This image is of Espen Fadnes chilling out during our 14 days on Ulvetanna, Queen Maud land, during the 1st ascent of the West Ridge. We climbed the route capsule-style, fixing up to a big snowfield, where we pitched two tents, pulled up our ropes, and fixed up to the summit. I like this picture as it says something about the reality of doing something really hard, a new route on a peak like Ulvetanna as hard as it gets: hard work, yes, a little suffering, a little danger, but mostly fun, compared to that idea of what that would be, dark and cold and death on a stick.
All big climbs, trips and expeditions begin in the mind. It generally starts slow, with some small positive ambition, a dream, maybe even a shudder of tingling fear (like diving from a high diving board), or even, something you know you must finally confront, like ‘that climb’, you know you can do but have yet to dare. You will begin to make a list of all the reason how and why you should and could make this ambition real until you add them all up and can’t of a reason why not.
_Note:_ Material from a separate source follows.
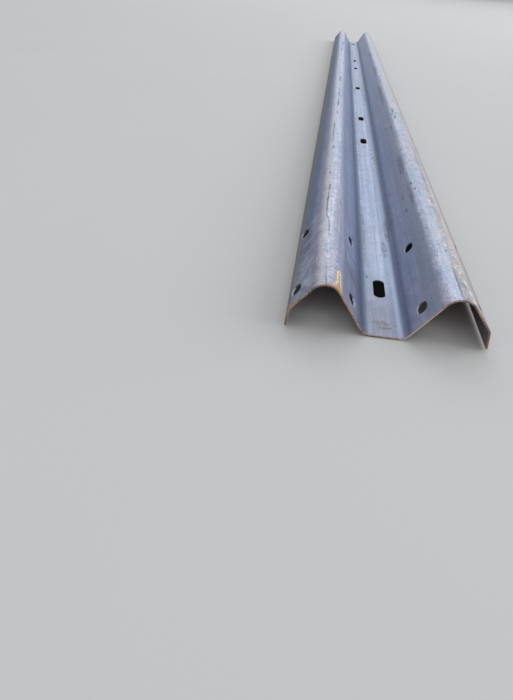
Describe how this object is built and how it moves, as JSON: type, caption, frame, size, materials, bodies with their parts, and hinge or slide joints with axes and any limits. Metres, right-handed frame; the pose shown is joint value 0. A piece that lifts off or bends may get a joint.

For most, next will come those reasons: all the doubts, the reasons why not, why it’s too dangerous, too hard, too far, too cold, too far beyond what you’ve done before. What were you thinking! Now you will begin to make a list of all the reasons why you should pour water on those dream ambers. You make a column for yes and column for no and where once you could see no reason why not, now you find you have an almost endless column against. With no need to tot up, you can see that thing that could have been, becomes nothing again, or perhaps just a nagging ambition, that tugs at you until you’re thankfully too old, too fat, too weak, too grown up, to pay it any attention.
But, it’s worth remembering this, from someone who’s been there, is that once you commit to something, once you’re stuck in - win or lose - once you’ve jumped off the board, you’ll soon find the reasons why you should have stayed at home, safe, dreaming, don’t add up to anything at all.